▸ Aim:
Repeat each line word for word.

▼▼▼

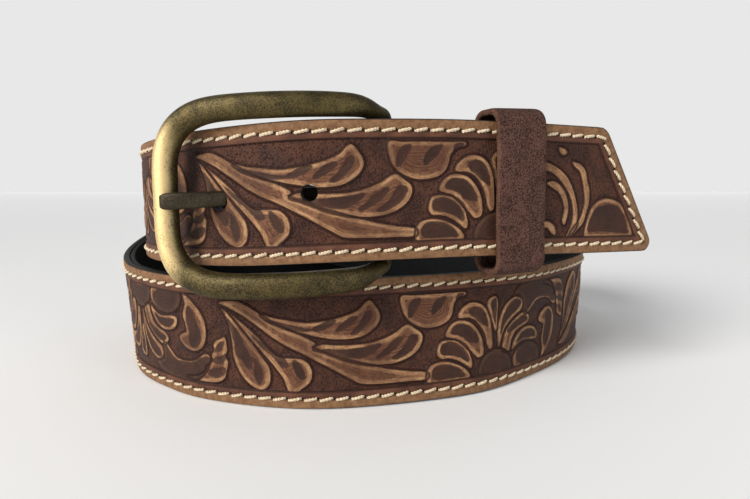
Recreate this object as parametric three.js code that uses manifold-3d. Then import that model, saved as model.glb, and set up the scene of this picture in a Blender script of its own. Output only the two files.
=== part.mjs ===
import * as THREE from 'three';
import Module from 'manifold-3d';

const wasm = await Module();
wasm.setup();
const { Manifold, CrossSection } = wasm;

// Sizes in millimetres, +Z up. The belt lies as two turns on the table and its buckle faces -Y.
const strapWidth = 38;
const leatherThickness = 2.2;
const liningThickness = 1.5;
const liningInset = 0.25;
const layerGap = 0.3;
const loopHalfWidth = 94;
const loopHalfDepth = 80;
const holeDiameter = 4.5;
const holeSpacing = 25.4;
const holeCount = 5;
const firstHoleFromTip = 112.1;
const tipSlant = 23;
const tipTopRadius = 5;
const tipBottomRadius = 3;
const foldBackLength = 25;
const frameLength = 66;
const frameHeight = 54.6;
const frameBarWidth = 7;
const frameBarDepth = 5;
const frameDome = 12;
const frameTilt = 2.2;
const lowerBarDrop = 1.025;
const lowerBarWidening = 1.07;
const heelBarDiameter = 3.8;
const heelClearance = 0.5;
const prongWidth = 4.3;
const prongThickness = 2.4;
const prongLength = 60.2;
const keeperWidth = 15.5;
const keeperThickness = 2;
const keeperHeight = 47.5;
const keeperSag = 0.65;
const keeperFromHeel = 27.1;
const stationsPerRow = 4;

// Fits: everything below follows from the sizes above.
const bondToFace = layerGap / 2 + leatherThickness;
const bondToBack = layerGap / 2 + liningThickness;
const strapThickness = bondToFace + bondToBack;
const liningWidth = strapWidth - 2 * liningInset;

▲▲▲

▸ Response to the exercise:
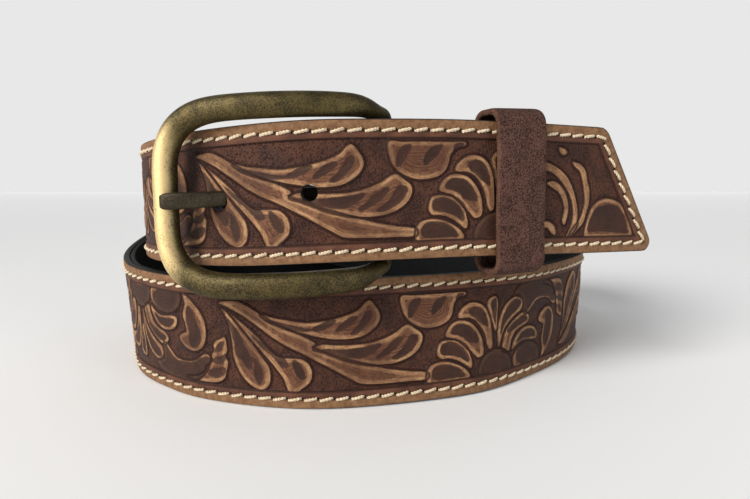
Recreate this object as parametric three.js code that uses manifold-3d. Then import that model, saved as model.glb, and set up the scene of this picture in a Blender script of its own. Output only the two files.
=== part.mjs ===
import * as THREE from 'three';
import Module from 'manifold-3d';

const wasm = await Module();
wasm.setup();
const { Manifold, CrossSection } = wasm;

// Sizes in millimetres, +Z up. The belt lies as two turns on the table and its buckle faces -Y.
const strapWidth = 38;
const leatherThickness = 2.2;
const liningThickness = 1.5;
const liningInset = 0.25;
const layerGap = 0.3;
const loopHalfWidth = 94;
const loopHalfDepth = 80;
const holeDiameter = 4.5;
const holeSpacing = 25.4;
const holeCount = 5;
const firstHoleFromTip = 112.1;
const tipSlant = 23;
const tipTopRadius = 5;
const tipBottomRadius = 3;
const foldBackLength = 25;
const frameLength = 66;
const frameHeight = 54.6;
const frameBarWidth = 7;
const frameBarDepth = 5;
const frameDome = 12;
const frameTilt = 2.2;
const lowerBarDrop = 1.025;
const lowerBarWidening = 1.07;
const heelBarDiameter = 3.8;
const heelClearance = 0.5;
const prongWidth = 4.3;
const prongThickness = 2.4;
const prongLength = 60.2;
const keeperWidth = 15.5;
const keeperThickness = 2;
const keeperHeight = 47.5;
const keeperSag = 0.65;
const keeperFromHeel = 27.1;
const stationsPerRow = 4;

// Fits: everything below follows from the sizes above.
const bondToFace = layerGap / 2 + leatherThickness;
const bondToBack = layerGap / 2 + liningThickness;
const strapThickness = bondToFace + bondToBack;
const liningWidth = strapWidth - 2 * liningInset;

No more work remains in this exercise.